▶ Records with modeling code

·····

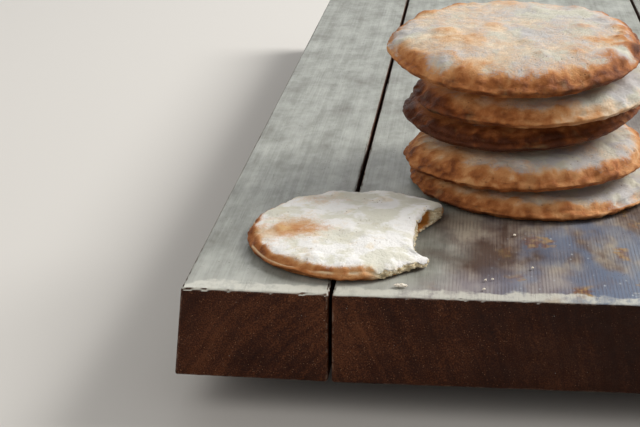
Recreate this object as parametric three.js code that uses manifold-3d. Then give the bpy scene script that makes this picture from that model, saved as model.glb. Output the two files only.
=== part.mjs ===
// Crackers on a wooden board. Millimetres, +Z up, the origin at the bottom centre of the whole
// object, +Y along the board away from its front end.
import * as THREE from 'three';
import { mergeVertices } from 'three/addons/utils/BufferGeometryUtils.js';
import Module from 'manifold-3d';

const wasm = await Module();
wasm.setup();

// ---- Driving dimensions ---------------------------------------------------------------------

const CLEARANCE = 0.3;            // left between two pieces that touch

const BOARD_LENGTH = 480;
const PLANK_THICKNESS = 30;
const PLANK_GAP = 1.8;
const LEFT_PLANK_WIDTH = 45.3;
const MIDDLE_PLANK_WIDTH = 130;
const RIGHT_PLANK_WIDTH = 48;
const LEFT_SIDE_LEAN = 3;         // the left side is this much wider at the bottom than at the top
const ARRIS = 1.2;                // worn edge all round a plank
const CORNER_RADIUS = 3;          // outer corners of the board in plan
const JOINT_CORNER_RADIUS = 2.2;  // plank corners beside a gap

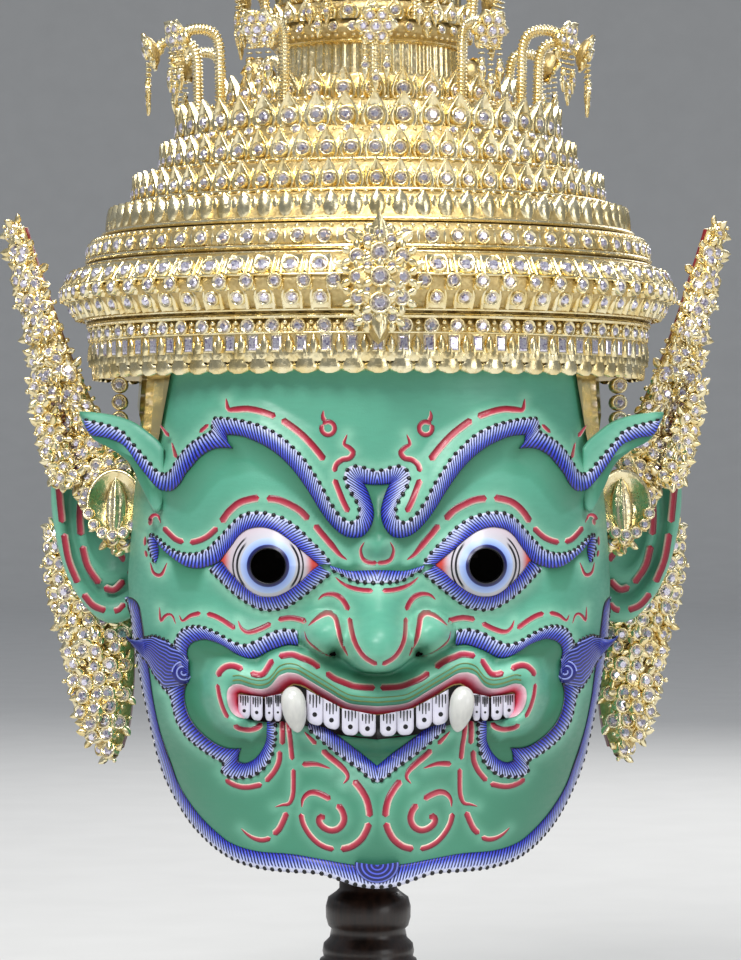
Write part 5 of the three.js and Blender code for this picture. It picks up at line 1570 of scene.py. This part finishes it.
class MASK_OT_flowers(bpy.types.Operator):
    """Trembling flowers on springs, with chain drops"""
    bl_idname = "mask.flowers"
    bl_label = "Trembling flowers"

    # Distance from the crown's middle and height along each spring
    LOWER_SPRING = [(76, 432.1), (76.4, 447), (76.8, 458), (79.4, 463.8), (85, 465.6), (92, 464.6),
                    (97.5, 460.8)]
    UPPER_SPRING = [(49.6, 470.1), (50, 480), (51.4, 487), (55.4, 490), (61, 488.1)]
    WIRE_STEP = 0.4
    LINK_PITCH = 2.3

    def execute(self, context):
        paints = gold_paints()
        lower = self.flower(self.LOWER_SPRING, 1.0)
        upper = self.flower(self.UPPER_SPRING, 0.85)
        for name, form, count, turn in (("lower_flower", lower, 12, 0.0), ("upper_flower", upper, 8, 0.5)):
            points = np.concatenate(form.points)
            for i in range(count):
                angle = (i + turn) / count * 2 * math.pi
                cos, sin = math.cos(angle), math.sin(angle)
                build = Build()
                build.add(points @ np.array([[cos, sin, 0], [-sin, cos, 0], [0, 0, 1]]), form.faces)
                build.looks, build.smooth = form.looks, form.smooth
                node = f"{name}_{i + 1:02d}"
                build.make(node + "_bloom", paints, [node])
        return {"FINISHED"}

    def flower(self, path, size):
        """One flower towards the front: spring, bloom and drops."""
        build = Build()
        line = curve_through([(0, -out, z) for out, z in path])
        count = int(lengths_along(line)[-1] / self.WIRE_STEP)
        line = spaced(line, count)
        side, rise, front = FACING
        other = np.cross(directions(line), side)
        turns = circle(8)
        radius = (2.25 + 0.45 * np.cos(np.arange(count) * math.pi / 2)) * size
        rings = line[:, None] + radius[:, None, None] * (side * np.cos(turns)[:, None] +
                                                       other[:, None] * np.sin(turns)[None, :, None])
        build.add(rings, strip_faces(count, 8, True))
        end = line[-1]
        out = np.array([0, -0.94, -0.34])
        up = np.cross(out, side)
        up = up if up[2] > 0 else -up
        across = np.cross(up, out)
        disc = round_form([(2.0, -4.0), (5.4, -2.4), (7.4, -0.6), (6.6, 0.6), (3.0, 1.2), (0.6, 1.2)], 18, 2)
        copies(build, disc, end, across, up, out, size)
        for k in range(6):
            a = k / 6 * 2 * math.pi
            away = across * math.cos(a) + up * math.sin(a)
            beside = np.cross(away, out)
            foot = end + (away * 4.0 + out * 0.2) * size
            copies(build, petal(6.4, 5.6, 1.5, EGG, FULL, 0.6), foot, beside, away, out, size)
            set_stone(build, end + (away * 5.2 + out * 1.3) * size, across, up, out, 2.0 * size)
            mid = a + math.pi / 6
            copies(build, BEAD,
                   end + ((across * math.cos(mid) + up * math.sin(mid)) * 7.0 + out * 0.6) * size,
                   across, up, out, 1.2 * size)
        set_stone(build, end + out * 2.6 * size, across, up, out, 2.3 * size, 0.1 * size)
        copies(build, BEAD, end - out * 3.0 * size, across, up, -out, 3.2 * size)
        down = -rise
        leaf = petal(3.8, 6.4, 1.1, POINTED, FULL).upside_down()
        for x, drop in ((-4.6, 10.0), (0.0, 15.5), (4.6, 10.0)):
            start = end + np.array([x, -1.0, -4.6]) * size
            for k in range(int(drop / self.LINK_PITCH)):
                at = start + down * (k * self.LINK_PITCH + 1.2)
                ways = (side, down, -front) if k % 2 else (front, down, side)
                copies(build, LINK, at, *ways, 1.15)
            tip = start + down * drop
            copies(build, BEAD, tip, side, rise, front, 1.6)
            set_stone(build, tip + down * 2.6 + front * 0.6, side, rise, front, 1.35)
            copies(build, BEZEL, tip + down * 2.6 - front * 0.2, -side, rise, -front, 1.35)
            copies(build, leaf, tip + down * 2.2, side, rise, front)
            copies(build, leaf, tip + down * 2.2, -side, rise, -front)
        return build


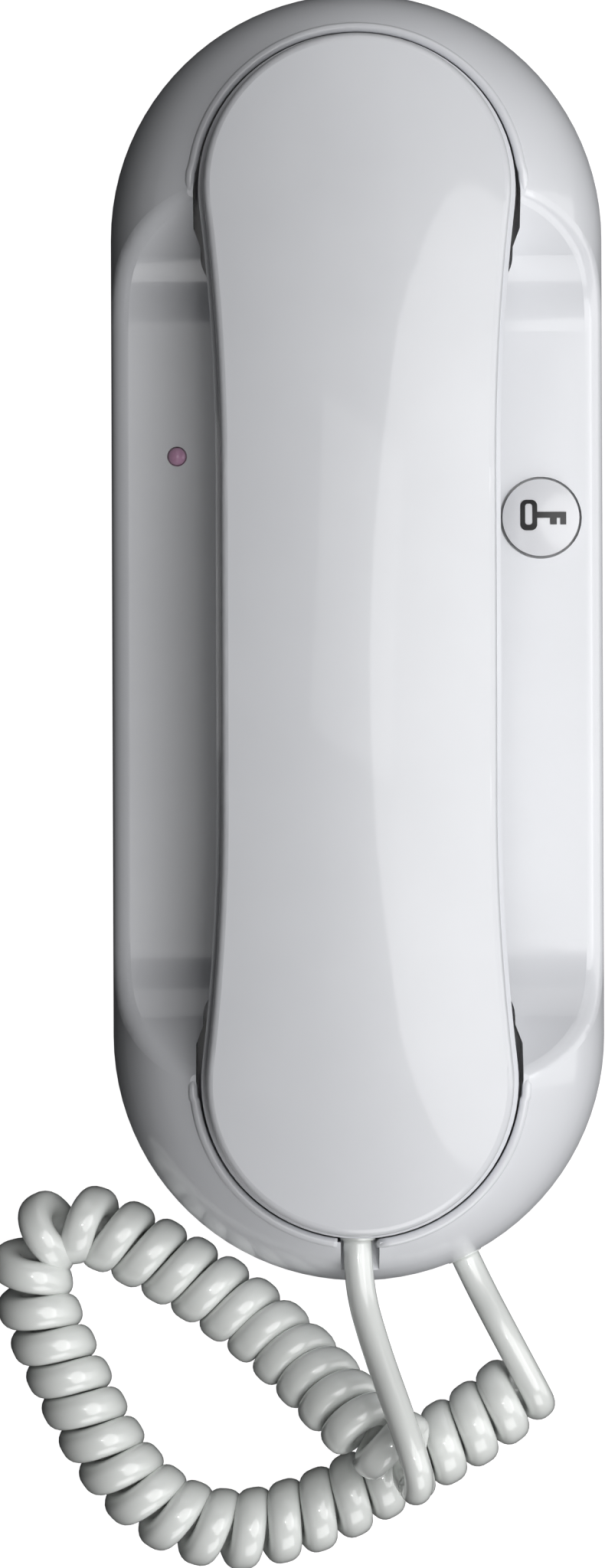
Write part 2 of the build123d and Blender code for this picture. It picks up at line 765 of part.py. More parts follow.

·····

▶ Problem
Determine how many lines of the data contain the word "Write", and reply with that number only.

▶ Worked solution
2